(begin)

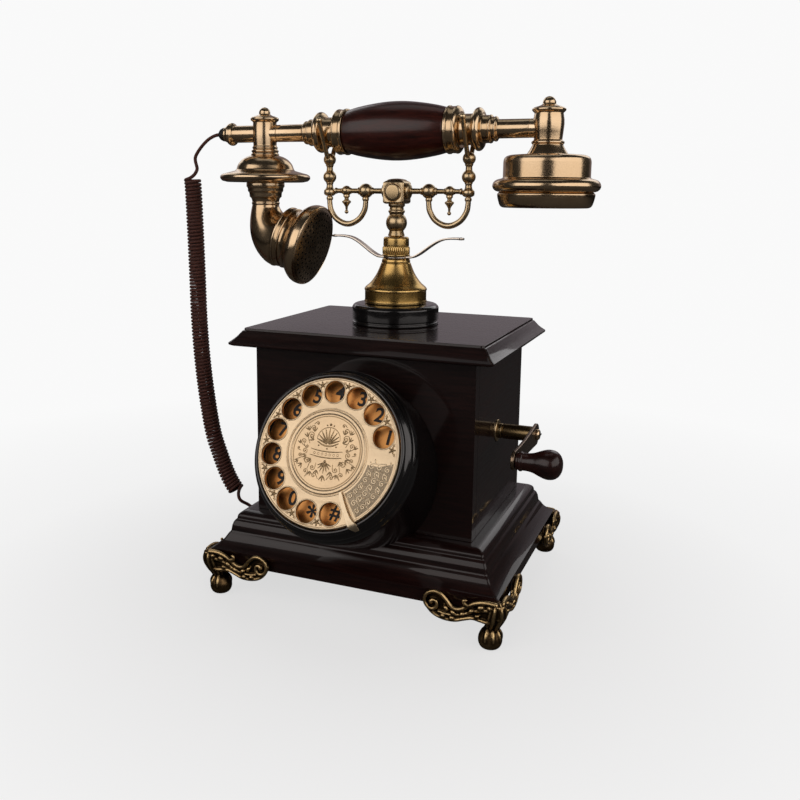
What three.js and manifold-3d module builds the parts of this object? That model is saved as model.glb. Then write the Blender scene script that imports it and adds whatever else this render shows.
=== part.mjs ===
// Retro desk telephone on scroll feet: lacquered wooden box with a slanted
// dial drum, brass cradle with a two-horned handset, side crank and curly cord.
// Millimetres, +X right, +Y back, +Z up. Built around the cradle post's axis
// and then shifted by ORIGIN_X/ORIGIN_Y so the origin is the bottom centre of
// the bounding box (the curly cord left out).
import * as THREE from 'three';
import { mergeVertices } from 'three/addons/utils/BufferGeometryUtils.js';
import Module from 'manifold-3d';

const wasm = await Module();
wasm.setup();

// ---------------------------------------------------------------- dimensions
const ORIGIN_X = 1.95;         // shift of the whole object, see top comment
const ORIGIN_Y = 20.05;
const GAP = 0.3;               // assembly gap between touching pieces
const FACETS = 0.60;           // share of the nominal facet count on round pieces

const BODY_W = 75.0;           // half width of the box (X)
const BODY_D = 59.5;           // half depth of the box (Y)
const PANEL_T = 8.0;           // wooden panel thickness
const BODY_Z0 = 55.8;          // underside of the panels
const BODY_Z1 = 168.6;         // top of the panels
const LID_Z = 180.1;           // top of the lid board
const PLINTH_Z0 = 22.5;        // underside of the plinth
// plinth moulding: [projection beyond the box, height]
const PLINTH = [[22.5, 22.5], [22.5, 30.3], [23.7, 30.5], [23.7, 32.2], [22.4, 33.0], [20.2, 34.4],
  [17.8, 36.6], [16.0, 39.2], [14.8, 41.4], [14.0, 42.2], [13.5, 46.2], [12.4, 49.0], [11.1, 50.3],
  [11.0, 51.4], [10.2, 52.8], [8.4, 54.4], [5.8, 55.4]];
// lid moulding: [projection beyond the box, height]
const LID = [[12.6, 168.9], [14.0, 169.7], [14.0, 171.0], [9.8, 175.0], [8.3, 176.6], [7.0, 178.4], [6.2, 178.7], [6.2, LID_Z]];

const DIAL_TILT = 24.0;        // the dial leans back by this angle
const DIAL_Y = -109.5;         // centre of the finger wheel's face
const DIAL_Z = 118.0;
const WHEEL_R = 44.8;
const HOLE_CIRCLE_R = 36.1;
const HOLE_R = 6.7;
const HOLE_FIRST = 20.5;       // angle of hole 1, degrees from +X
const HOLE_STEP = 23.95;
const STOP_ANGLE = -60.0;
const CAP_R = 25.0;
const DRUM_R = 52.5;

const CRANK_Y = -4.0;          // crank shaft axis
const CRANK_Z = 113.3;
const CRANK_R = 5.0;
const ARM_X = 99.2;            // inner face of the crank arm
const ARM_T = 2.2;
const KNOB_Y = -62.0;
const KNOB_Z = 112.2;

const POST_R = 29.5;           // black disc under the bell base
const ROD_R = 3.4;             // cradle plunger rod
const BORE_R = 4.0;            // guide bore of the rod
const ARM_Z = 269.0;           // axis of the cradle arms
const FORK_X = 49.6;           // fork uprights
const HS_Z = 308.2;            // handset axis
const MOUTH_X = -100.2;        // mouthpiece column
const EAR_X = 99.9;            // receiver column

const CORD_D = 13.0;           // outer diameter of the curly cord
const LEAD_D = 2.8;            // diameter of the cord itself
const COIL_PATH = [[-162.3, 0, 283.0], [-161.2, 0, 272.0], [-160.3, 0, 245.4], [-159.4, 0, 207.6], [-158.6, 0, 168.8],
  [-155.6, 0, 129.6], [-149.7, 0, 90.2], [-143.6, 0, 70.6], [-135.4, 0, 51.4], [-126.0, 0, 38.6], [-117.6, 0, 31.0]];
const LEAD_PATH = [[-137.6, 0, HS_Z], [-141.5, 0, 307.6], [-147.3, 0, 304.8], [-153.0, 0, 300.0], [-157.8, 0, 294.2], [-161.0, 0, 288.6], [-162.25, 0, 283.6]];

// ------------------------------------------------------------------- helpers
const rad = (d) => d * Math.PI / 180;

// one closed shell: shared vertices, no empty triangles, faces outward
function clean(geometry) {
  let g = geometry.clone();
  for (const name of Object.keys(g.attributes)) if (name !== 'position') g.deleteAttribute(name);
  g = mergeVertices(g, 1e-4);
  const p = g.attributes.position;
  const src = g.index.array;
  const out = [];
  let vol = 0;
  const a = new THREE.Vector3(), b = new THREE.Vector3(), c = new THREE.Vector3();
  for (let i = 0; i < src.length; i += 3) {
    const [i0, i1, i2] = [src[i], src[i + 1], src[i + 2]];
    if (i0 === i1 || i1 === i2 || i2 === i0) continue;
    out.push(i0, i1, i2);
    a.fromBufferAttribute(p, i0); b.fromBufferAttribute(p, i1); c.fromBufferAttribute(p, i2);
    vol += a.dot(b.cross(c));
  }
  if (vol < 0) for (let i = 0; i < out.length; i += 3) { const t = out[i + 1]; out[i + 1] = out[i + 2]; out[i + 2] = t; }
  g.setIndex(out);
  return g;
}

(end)

Your instructions: Please repeat word for word the lines above that run from the beginning through the line containing "const FACETS = 0.60;", keeping both the first and that last line.

Task answer:
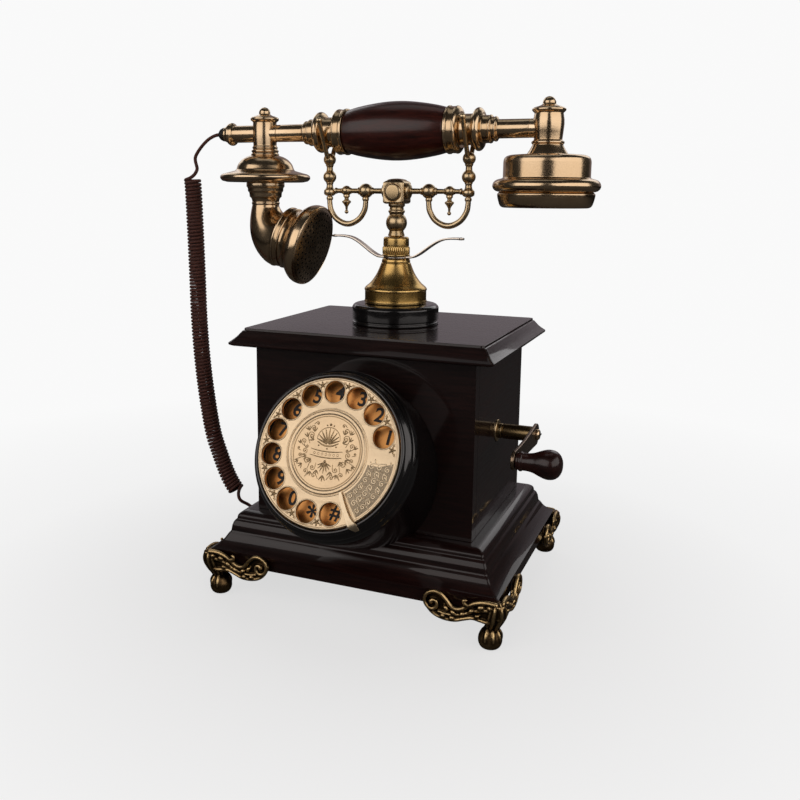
What three.js and manifold-3d module builds the parts of this object? That model is saved as model.glb. Then write the Blender scene script that imports it and adds whatever else this render shows.
=== part.mjs ===
// Retro desk telephone on scroll feet: lacquered wooden box with a slanted
// dial drum, brass cradle with a two-horned handset, side crank and curly cord.
// Millimetres, +X right, +Y back, +Z up. Built around the cradle post's axis
// and then shifted by ORIGIN_X/ORIGIN_Y so the origin is the bottom centre of
// the bounding box (the curly cord left out).
import * as THREE from 'three';
import { mergeVertices } from 'three/addons/utils/BufferGeometryUtils.js';
import Module from 'manifold-3d';

const wasm = await Module();
wasm.setup();

// ---------------------------------------------------------------- dimensions
const ORIGIN_X = 1.95;         // shift of the whole object, see top comment
const ORIGIN_Y = 20.05;
const GAP = 0.3;               // assembly gap between touching pieces
const FACETS = 0.60;           // share of the nominal facet count on round pieces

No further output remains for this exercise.